Wed Sep 4 13:54:40 UTC 2019

On 4/09/19 9:54 pm, fansari wrote:
> If my understanding is correct when the client already has the content it
> sends a HEAD request to the squid and it will be checked whether the content
> on the squid is newer than the local cache of the client.

Maybe.

HTTP/1.0-only clients are likely to do so. Since all they can really
depend on is the small set of 1.0 protocol features.

HTTP/1.1 clients (the majority these days) have access to conditional
requests and may send a GET request with conditions about what it wants.

> 
> Is it possible to configure the squid in a way that such requests are not
> answered by the squid itself but passed through to the internet?

It is BUT ...

> Because it
> may happen that the content on the internet has changed - in this case the
> client would compare against the older content from the suqid cache (this
> should be avoided).
> 

For Squid to provide an answer from its cached object that object needs
to have information telling Squid what to do when constructing such an
response.
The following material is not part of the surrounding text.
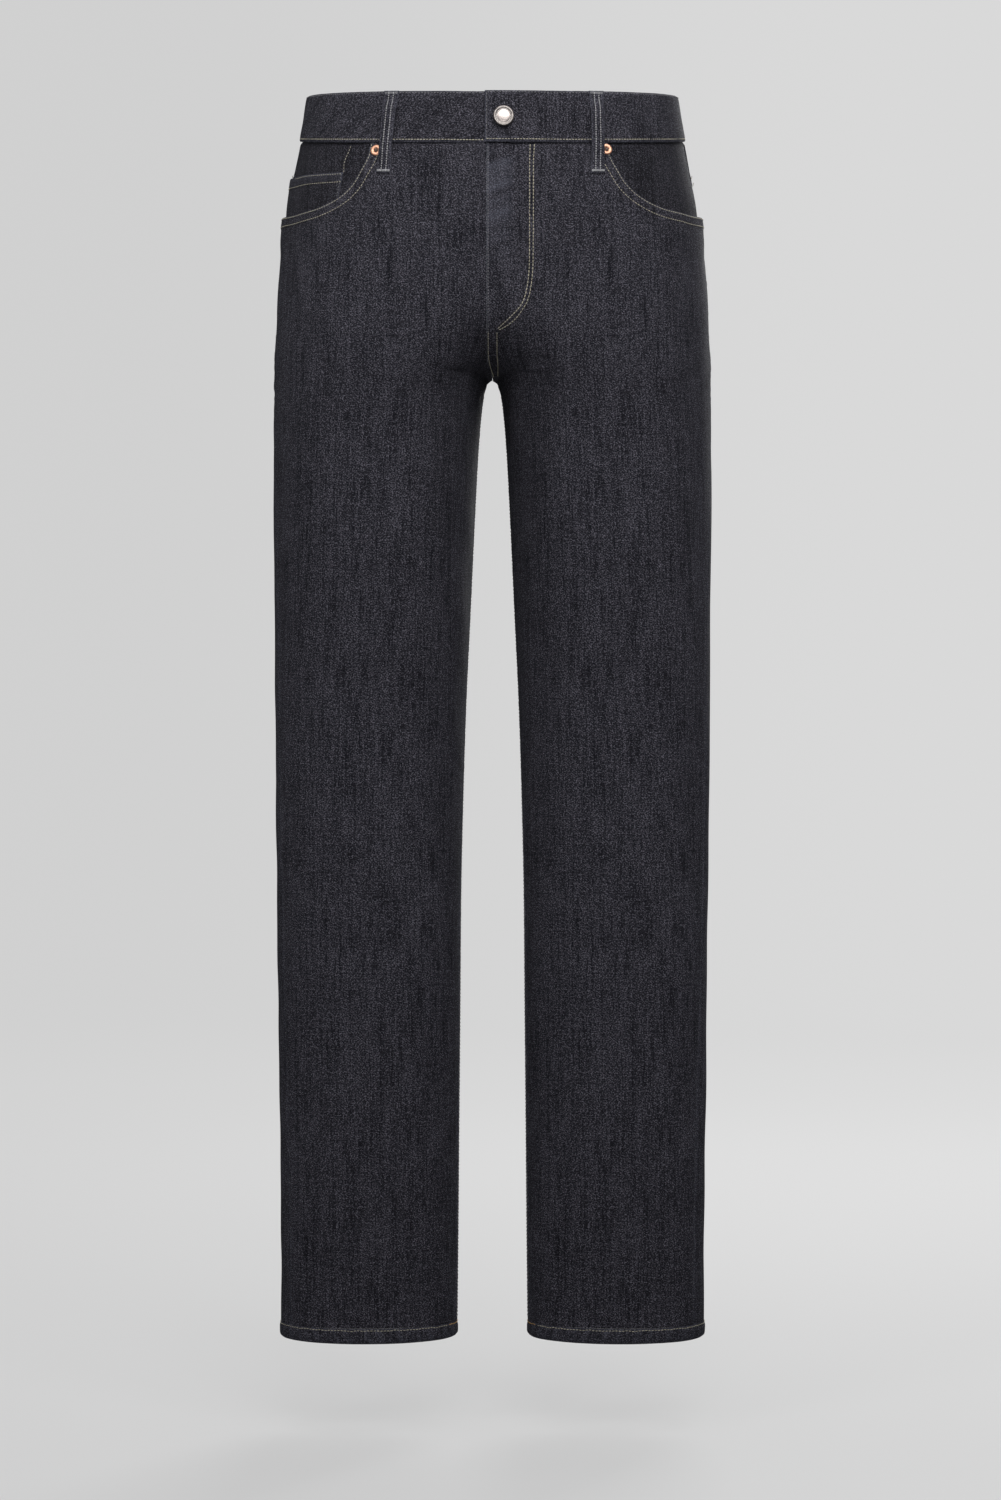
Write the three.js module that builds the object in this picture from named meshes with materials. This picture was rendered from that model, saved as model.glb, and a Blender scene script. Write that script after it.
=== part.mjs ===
// Slim fit jeans, filled out and standing as worn: front and back leg panels, yokes, waistband,
// front pocket facings, coin pocket, back patch pockets, belt loops, button, rivets and hems.
// Millimetres, +Z up, the front faces -Y, the wearer's left is +X. The origin is the waist centre.
import * as THREE from "three";

// ---- driving sizes ----
const DENIM = 1.2; // one ply of denim
const FACING_WALL = 1.0;
const BAND_WALL = 3.0; // two plies and the turned seam allowances
const HEM_WALL = 2.6; // three plies, pressed flat
const GAP = 0.3; // between neighbouring pieces
const BAND_DEPTH = 38; // waistband, top edge to waist seam at the side
const HEM_DEPTH = 13;
const LEG_END = 1013; // waist seam to hem edge, down the side
const BAND_STAND = 1.0; // the band's face stands this far out of the leg panels
const BAND_LAP = 1.7; // each band end steps out or in by this where they overlap
const BUTTON_RADIUS = 8.7;
const RIVET_RADIUS = 4.7;
const LOOP_WIDTH = 12.4; // at the tacked ends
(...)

There is no need to setup hard-coded behaviour with dependency
on a particular request method.

If the resource is likely to change, then the origin server is supposed
to be sending the Cache-Control header with option to tells the proxy to
always check for updates before answering any client, or to tell the
proxy an interval to perform re-checks.

> The scenario should be: 
> 
> 1. If the client does not have the content ask the squid and
>   1a)  If it has the content take this. 
>   1b) If it does not have the content get it from the internet. 
> 

You just described HTTP caching in a very simplistic way. For more
details you can read the specification itself:
 <https://tools.ietf.org/html/rfc7234>

> 2. If the client already has the content and just sends a HEAD request pass
> this to the internet in order to check against the newest version.
> 

HEAD method _can_ be used for this, but its intended main purpose is for
finding out details about an object the client *does not* already have.
Without incurring the time and bandwidth costs of fetching the entire thing.

This relaying every request is terribly inefficient thing to be doing.
One of the core functions of a proxy cache is to *reduce*
traffic/bandwidth to upstream servers. The HTTP conditional requests and
caching controls are far more efficient at doing these updates on an
as-needed basis.

For more details on conditional requests see:
 <https://tools.ietf.org/html/rfc7232>

Also, HEAD responses are not cacheable. So by relaying the HEAD requests
you are guaranteeing that any update to that resource does not get
cached by the proxy until much later when the client is already waiting
for it to arrive. If you let the proxy decide what to send the server it
can choose to send a conditional request itself to update the cached
content ready for when these clients do their followup GET.

If you want to still insist on doing this weird thing with HEAD requests
you can configure:
 acl HEAD method HEAD
 send_hit deny HEAD

HTH
Amos